PROVIDED MATERIAL:
┏━━

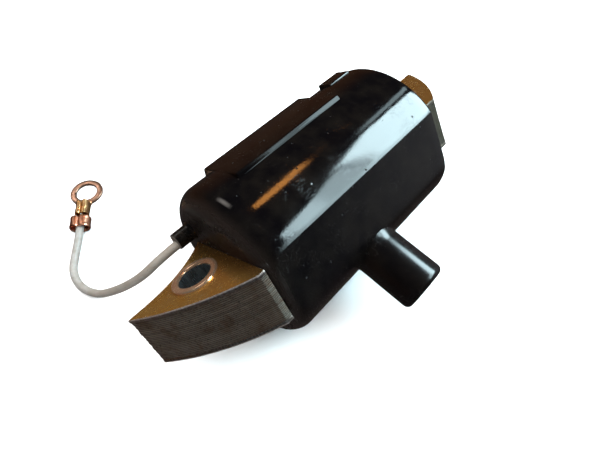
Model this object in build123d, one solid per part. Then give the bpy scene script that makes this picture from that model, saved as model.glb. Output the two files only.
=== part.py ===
from build123d import *
import os
from math import asin, atan2, cos, degrees, hypot, pi, radians, sin, sqrt, tan

# Flywheel-magneto ignition coil: a potted winding in a round moulded case on a laminated core with
# two pole shoes, an HT socket for the plug lead and a primary lead ending in a ring terminal.
# Units are millimetres. The coil frame has x along the case from front to rear, y towards the
# crankshaft and z normal to the laminations. main() rolls the coil into its stored pose on a bench.

# ---- case -------------------------------------------------------------------------------------
CASE_R = 17.5
CASE_L = 48.7
CASE_WALL = 1.9
FRONT_ROUND = 4.0
REAR_ROUND = 0.5
SIDE_FLAT = 16.3            # distance of the flat on the outer side from the axis
FOOT_HALF_WIDTH = 5.0       # half width of the narrow flat along the underside
BENCH_ROLL = 32.87          # roll about x between the coil frame and the bench, degrees
PAD_X = (8.7, 36.3)         # raised platform on the crown
PAD_Y = (-5.5, 7.0)
LUG_X = (41.0, 47.5)        # low lug behind the platform
LUG_Y = (1.0, 5.0)
LUG_RISE = 0.5
PAD_BEVEL = 0.25

# ---- HT socket --------------------------------------------------------------------------------
TOWER_X = 24.0
TOWER_DROP = 39.8           # below the outward horizontal of the coil frame, degrees
TOWER_R = 5.35
TOWER_REACH = 29.9          # mouth of the socket from the case axis
SOCKET_R = 3.6
SOCKET_DEPTH = 9.0
MOUTH_ROUND = 1.5
PILOT_R = 1.9               # contact pin's way through the case wall
PIN_HEAD = 2.0              # bottom of the socket to the shoulder of the contact pin
POINT_R = (0.9, 0.15)       # foot and tip of the pin's point
LINK_R = 14.0               # inner side of the strip below the pin, from the case axis
LINK_T = 0.4
LINK_W = 2.4
LINK_L = 10.0

# ---- core -------------------------------------------------------------------------------------
LAMINATION_T = 0.4
LAMINATION_COUNT = 25
PLATE_T = 0.8
STACK_HALF = LAMINATION_T * LAMINATION_COUNT / 2
PLATED_HALF = STACK_HALF + PLATE_T
LIMB_HALF_Y = 5.4           # core limb inside the case
TENON_L = 2.4               # end of the limb that is pressed into the rear shoe
TENON_HALF_Y = 3.0
MIRROR_X = 24.3             # middle plane of the flywheel, and of the two shoes
FLYWHEEL_Y = 29.7           # flywheel axis
POLE_ARC_R = 52.2
FRONT_SHOE_SIDE = -15.8
FRONT_TIP_Y = 1.4
FRONT_ROOT_Y = 8.0
FRONT_SWEEP_X = 16.5        # where the straight tip ends, from the case's front face
REAR_SHOE_SIDE = -12.2
REAR_TIP_Y = 4.9
REAR_ROOT_Y = 10.8
REAR_SWEEP_X = 16.0
HOLE_Y = -2.3
HOLE_OFFSET_X = 31.0        # mounting holes from the middle plane
HOLE_R = 3.2                # clearance for an M6 bolt
EYELET_WALL = 0.6
EYELET_FLANGE_R = 4.6
EYELET_FLANGE_T = 0.5
EYELET_ROUND = 0.3

# ---- windings ---------------------------------------------------------------------------------
FIT_GAP = 0.1
BOBBIN_WALL = 0.9
BOBBIN_X = (4.0, 43.0)
CHEEK_T = 1.2
PRIMARY_R = 9.4
WRAP_T = 0.3
SECONDARY_TUBE_R = (9.8, 10.6)
SECONDARY_R = 13.6
SECONDARY_CHEEK_R = 14.4
SECONDARY_SECTIONS = 5
SECTION_RIB_T = 0.8
POTTING_RECESS = 0.5

# ---- primary lead -----------------------------------------------------------------------------
BOSS_Y = 7.5
BOSS_Z = 8.85
BOSS_R = 1.75
BOSS_L = 3.8
BOSS_ROUND = 0.2
LEAD_Z = 8.25               # the lead leaves a little below the middle of the boss
LEAD_D = 1.8
CONDUCTOR_D = 1.1
SOLDER_R = 1.2
TAB_X = (2.4, 3.9)          # earthing tab between the bobbin and the front wall
TAB_Y = (-9.0, -5.4)
TAB_Z = (-1.5, 1.5)
TAB_T = 0.4

# Route of the lead on the bench, in the stored frame: out of the boss, down, and round to the
# terminal. The last two points run up the axis of the terminal's crimps.
LEAD_ROUTE = [
    (-29.14, 17.11, 19.63),
    (-33.10, 17.11, 19.63),
    (-37.00, 18.06, 17.30),
    (-39.90, 21.66, 12.40),
    (-42.50, 26.56, 6.60),
    (-45.20, 31.46, 2.00),
    (-46.90, 36.56, 0.92),
    (-46.00, 41.56, 0.92),
    (-42.90, 45.26, 0.95),
    (-39.30, 48.66, 1.70),
    (-36.10, 52.76, 1.70),
]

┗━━

PROBLEM DETAILS: Give back all the data exactly as written.

WRITTEN SOLUTION:
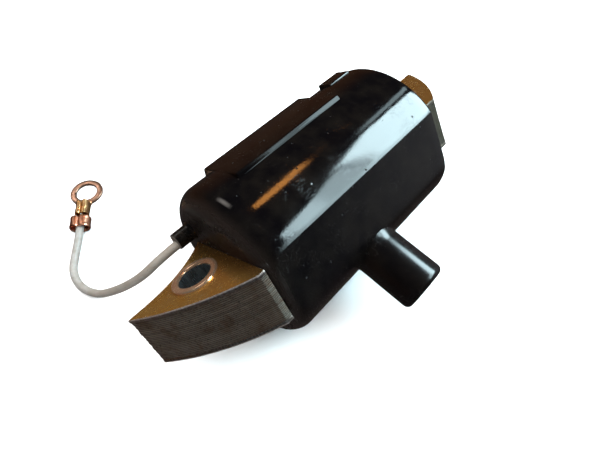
Model this object in build123d, one solid per part. Then give the bpy scene script that makes this picture from that model, saved as model.glb. Output the two files only.
=== part.py ===
from build123d import *
import os
from math import asin, atan2, cos, degrees, hypot, pi, radians, sin, sqrt, tan

# Flywheel-magneto ignition coil: a potted winding in a round moulded case on a laminated core with
# two pole shoes, an HT socket for the plug lead and a primary lead ending in a ring terminal.
# Units are millimetres. The coil frame has x along the case from front to rear, y towards the
# crankshaft and z normal to the laminations. main() rolls the coil into its stored pose on a bench.

# ---- case -------------------------------------------------------------------------------------
CASE_R = 17.5
CASE_L = 48.7
CASE_WALL = 1.9
FRONT_ROUND = 4.0
REAR_ROUND = 0.5
SIDE_FLAT = 16.3            # distance of the flat on the outer side from the axis
FOOT_HALF_WIDTH = 5.0       # half width of the narrow flat along the underside
BENCH_ROLL = 32.87          # roll about x between the coil frame and the bench, degrees
PAD_X = (8.7, 36.3)         # raised platform on the crown
PAD_Y = (-5.5, 7.0)
LUG_X = (41.0, 47.5)        # low lug behind the platform
LUG_Y = (1.0, 5.0)
LUG_RISE = 0.5
PAD_BEVEL = 0.25

# ---- HT socket --------------------------------------------------------------------------------
TOWER_X = 24.0
TOWER_DROP = 39.8           # below the outward horizontal of the coil frame, degrees
TOWER_R = 5.35
TOWER_REACH = 29.9          # mouth of the socket from the case axis
SOCKET_R = 3.6
SOCKET_DEPTH = 9.0
MOUTH_ROUND = 1.5
PILOT_R = 1.9               # contact pin's way through the case wall
PIN_HEAD = 2.0              # bottom of the socket to the shoulder of the contact pin
POINT_R = (0.9, 0.15)       # foot and tip of the pin's point
LINK_R = 14.0               # inner side of the strip below the pin, from the case axis
LINK_T = 0.4
LINK_W = 2.4
LINK_L = 10.0

# ---- core -------------------------------------------------------------------------------------
LAMINATION_T = 0.4
LAMINATION_COUNT = 25
PLATE_T = 0.8
STACK_HALF = LAMINATION_T * LAMINATION_COUNT / 2
PLATED_HALF = STACK_HALF + PLATE_T
LIMB_HALF_Y = 5.4           # core limb inside the case
TENON_L = 2.4               # end of the limb that is pressed into the rear shoe
TENON_HALF_Y = 3.0
MIRROR_X = 24.3             # middle plane of the flywheel, and of the two shoes
FLYWHEEL_Y = 29.7           # flywheel axis
POLE_ARC_R = 52.2
FRONT_SHOE_SIDE = -15.8
FRONT_TIP_Y = 1.4
FRONT_ROOT_Y = 8.0
FRONT_SWEEP_X = 16.5        # where the straight tip ends, from the case's front face
REAR_SHOE_SIDE = -12.2
REAR_TIP_Y = 4.9
REAR_ROOT_Y = 10.8
REAR_SWEEP_X = 16.0
HOLE_Y = -2.3
HOLE_OFFSET_X = 31.0        # mounting holes from the middle plane
HOLE_R = 3.2                # clearance for an M6 bolt
EYELET_WALL = 0.6
EYELET_FLANGE_R = 4.6
EYELET_FLANGE_T = 0.5
EYELET_ROUND = 0.3

# ---- windings ---------------------------------------------------------------------------------
FIT_GAP = 0.1
BOBBIN_WALL = 0.9
BOBBIN_X = (4.0, 43.0)
CHEEK_T = 1.2
PRIMARY_R = 9.4
WRAP_T = 0.3
SECONDARY_TUBE_R = (9.8, 10.6)
SECONDARY_R = 13.6
SECONDARY_CHEEK_R = 14.4
SECONDARY_SECTIONS = 5
SECTION_RIB_T = 0.8
POTTING_RECESS = 0.5

# ---- primary lead -----------------------------------------------------------------------------
BOSS_Y = 7.5
BOSS_Z = 8.85
BOSS_R = 1.75
BOSS_L = 3.8
BOSS_ROUND = 0.2
LEAD_Z = 8.25               # the lead leaves a little below the middle of the boss
LEAD_D = 1.8
CONDUCTOR_D = 1.1
SOLDER_R = 1.2
TAB_X = (2.4, 3.9)          # earthing tab between the bobbin and the front wall
TAB_Y = (-9.0, -5.4)
TAB_Z = (-1.5, 1.5)
TAB_T = 0.4

# Route of the lead on the bench, in the stored frame: out of the boss, down, and round to the
# terminal. The last two points run up the axis of the terminal's crimps.
LEAD_ROUTE = [
    (-29.14, 17.11, 19.63),
    (-33.10, 17.11, 19.63),
    (-37.00, 18.06, 17.30),
    (-39.90, 21.66, 12.40),
    (-42.50, 26.56, 6.60),
    (-45.20, 31.46, 2.00),
    (-46.90, 36.56, 0.92),
    (-46.00, 41.56, 0.92),
    (-42.90, 45.26, 0.95),
    (-39.30, 48.66, 1.70),
    (-36.10, 52.76, 1.70),
]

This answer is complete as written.